There were also personal greetings from Tom Becht
in Aug, 2009 and Shane Smith a few months later. I had become predictable.
About a mile
NNW of Observation is Mt. Shakspere. Exactly how the Bard's name
got so horribly mangled on the maps isn't clear, but it was a named summit and
worth a visit, at least to me. Laura was game, but low on water and would likely
have to return to Amphitheater Lake for more. Taking stock of what I had
remaining, I guessed I'd have an extra quart of Gatorade to give Laura, allowing
both of us to make the traverse to Shakspere and down then down to Palisade
Creek. She accepted the offer and off we went.
There was some fun
class 3 downclimbing immediately off the
summit of Observation, but mostly just a bunch of class 2
after that. We spent
a surprising amount of time, an hour and forty minutes traversing between the
two. Some of this was unavoidable. With the up and down nature of the
connecting ridge
there is more gain than one might have guessed from a quick look at a
map. Some was due to some route-finding errors that had me following the ridge
too closely and ended up with some back-tracking. And the final climb up
Shakpere's
South Ridge was a tedious and tiring affair.
The register we found was older than the Observation one by several years,
placed in 1975
by a party led by RJ Secor. The peak gets climbed only about once
a year judging from the 14 pages of entries. Sitting atop the summit we took
another short break, considering
our route back over Knapsack Pass. Neither of us
was too keen on returning that way even if it might be faster. So instead we
decided on a plan to return to the JMT and follow that all the way back to the
junction with the Bishop Pass Trail near the LeConte Ranger Station on the
Middle Fork of the Kings River. Onward!
The NW Slopes
down to Palisade Creek are difficult class 2, over much loose
rock on steep terrain. The first 2,500ft are
the hardest, the last 1,000ft
easier
with better footing under the moderate forest cover. We took slightly
different routes in the upper portions to keep from knocking rock down on each
other, rejoining where it became safer. It was 3:30p before got down to
Palisade Creek,
Laura having finished off the Gatorade some time before and
grown quite thirsty.
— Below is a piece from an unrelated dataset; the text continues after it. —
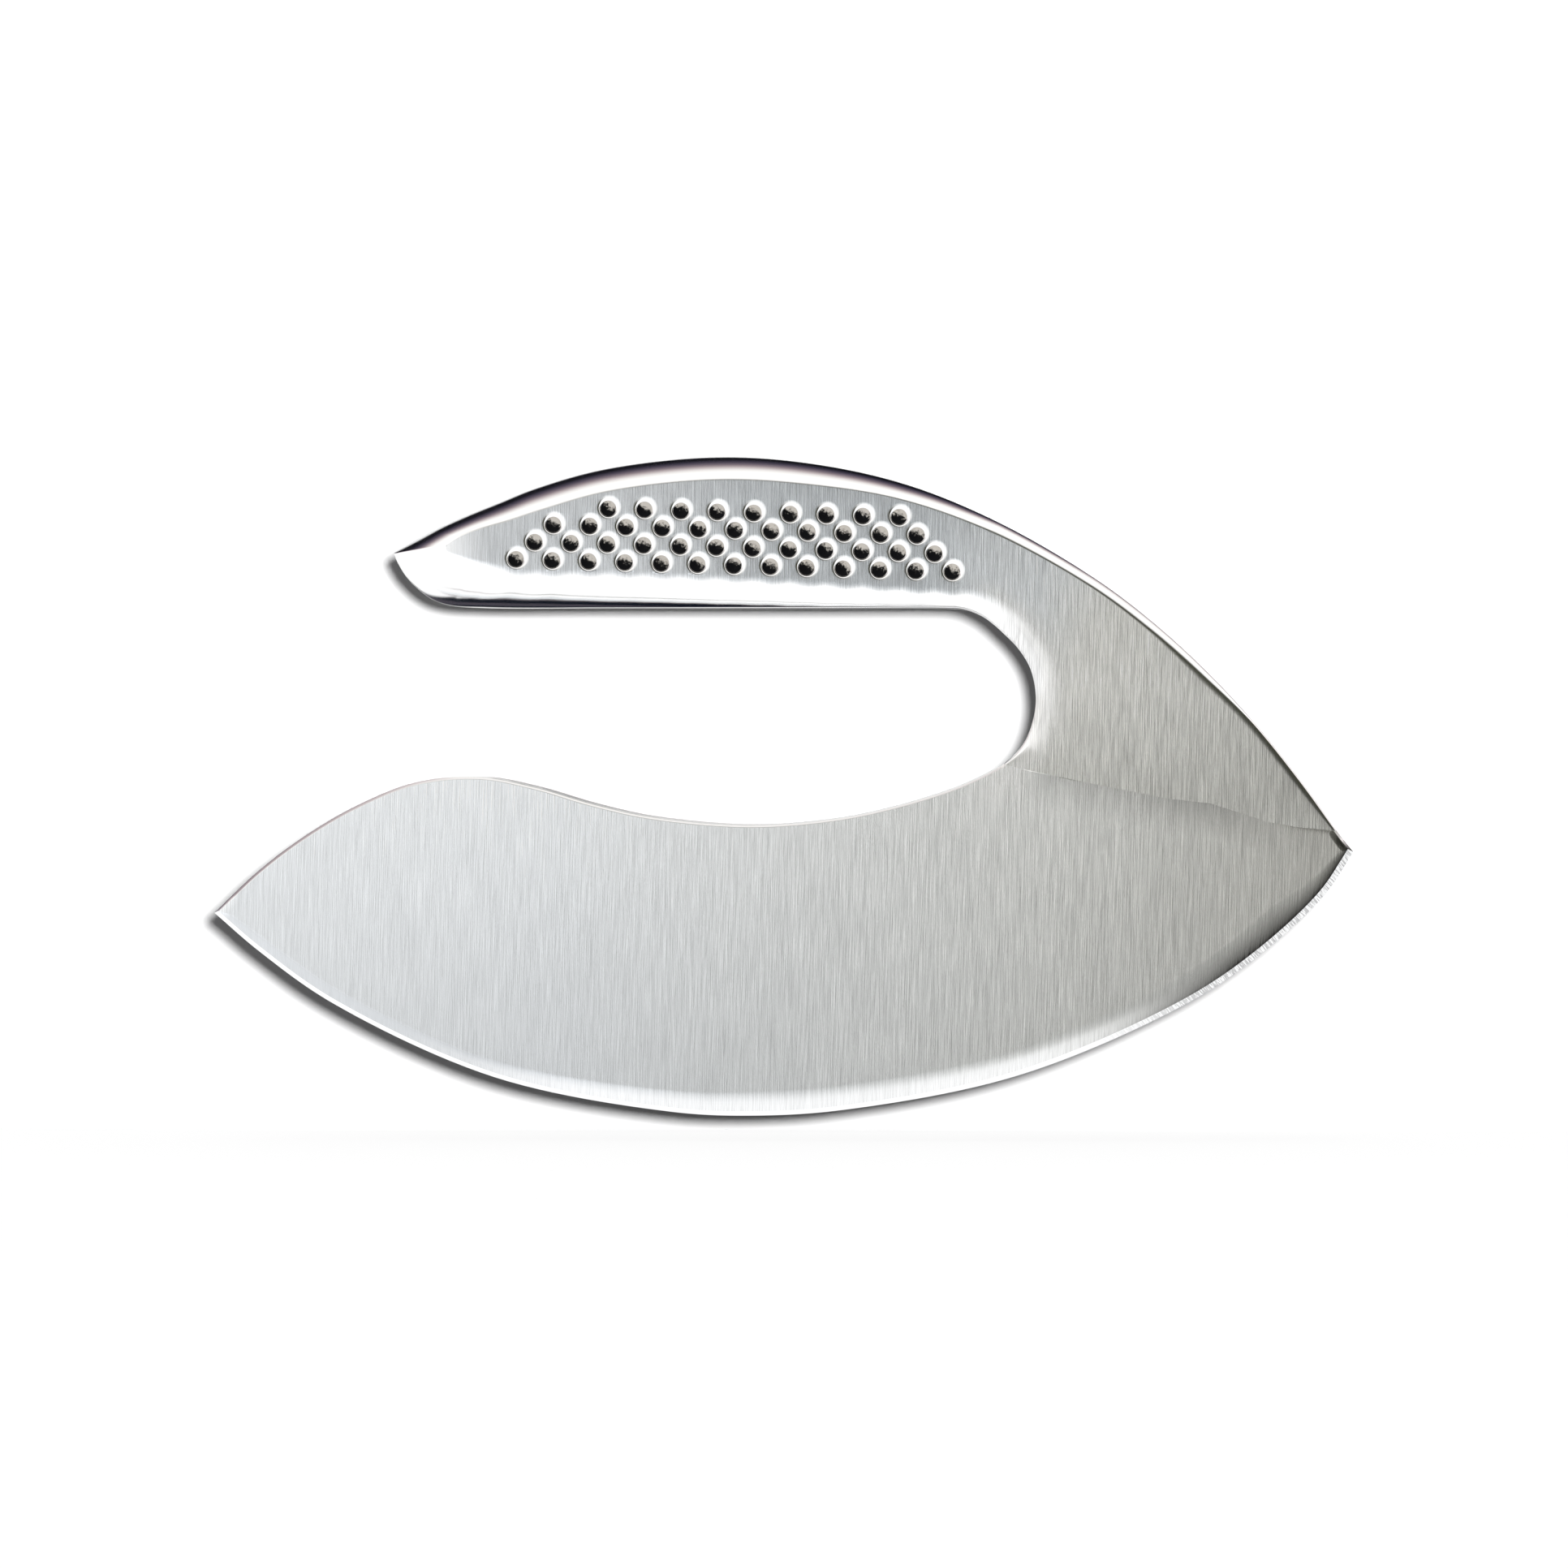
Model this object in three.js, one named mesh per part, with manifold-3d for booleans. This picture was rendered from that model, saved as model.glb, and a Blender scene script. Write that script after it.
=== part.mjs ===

After
restocking our supplies we found the JMT, Laura
kissing it
for dramatic emphasis, and then
down we went to the Middle Fork of
the Kings River. The gradient is
fairly gently
the whole way and though we were tired we had an
easy time
of this section because it was downhill.
It was almost 4:30p when we reached the junction at
the Kings River. It was a similarly delightful hike
up the river, though a bit harder now that we were
going uphill again and our progress slower. After a potty break, Laura suggested
that I should go ahead and leave her,
believing that she was slowing me down. It took some
effort to convince her this was hardly the case. In fact, I would likely have
been going at a slower pace on my own and was fairly content to let her
lead the pace out in front as she'd been doing. This seemed to cheer her up
nicely.
Just north of the bridge over Dusy Creek we stopped for more water
and ran across
Ranger Rick,
the backcountry ranger stationed nearby. After Laura had
explained to him our itinerary, he commented that we'd gone to a great deal of
trouble to avoid getting a wilderness permit. He didn't seem altogether
convinced when we further explained that wasn't even a secondary consideration
in our doing this. It's really hard to explain that we do this for fun,
especially when exhausted as much as we were at that time and still having
more than six hours to go.
The toughest section was just ahead, the 3,300-foot climb back up to Bishop
Pass. I downed the second of two caffeinated DoubleShots I'd brought along when
we reached
the trail junction marking the start of this climb. We would spend
almost 3.5hrs to reach Bishop Pass, a fairly slow pace. We took a number of
needed breaks along the way, including one near the
wooden bridge over Dusy Creek 1/3 of the way up for
a coffee break. Laura had brought some instant Via
which helped give her a caffeine boost. I didn't much like the taste of it
though, truth be told. The sun was going down over
the Black Divide as we made
our way up,
shadows
and then darkness overtaking the landscape as we entered Dusy Basin. There
were some headlamps from backpackers getting ready for bed at several locations,
pointed in our direction as we went by, probably curious as to what we were
doing on the trail at so late an hour.
It was 9:15p before we topped out at
the pass. The
last several miles to reach it had seemed interminable, more so than I recalled
for previous trips to Devils Crags, Wheel, and McDuffie.
The descent
to South Lake was pretty quiet. We'd stopped chatting hours before,
sometime after starting up from the Kings River. With only our headlamps to
illuminate the short patch of trail in front of us, I followed Laura for the
entire distance down from the pass. She was going more slowly now and I would
have liked to go a bit faster just to finish up more quickly. But she had done
such a great job since we'd reached the Kings River that I just kept quietly
behind her the rest of the way. The pain from my bruised hip had returned
with a determination to make every step difficult. At first it would hurt when
I stepped down with the left foot, then with either foot, then even on the
flats and short uphills. Not a sharp pain, just a the sort of dull ache that
told me just how much I was going to pay for this over the next few days.
It was just before midnight when we reached the TH, putting the total time at 22hrs, some 3-4hrs longer than I had hoped. Grueling as it was, there was a good deal of satisfaction in getting this one done, leaving me only with Table Mtn to complete the SPS list. And I was certain that Table would be easier than these last three. Laura was similarly exhausted but had shed her misgivings about being able to do these long dayhikes. I was convinced she was capable of dayhiking the SPS list if she wanted, and I think after this one she was equally convinced. Three down - one to go!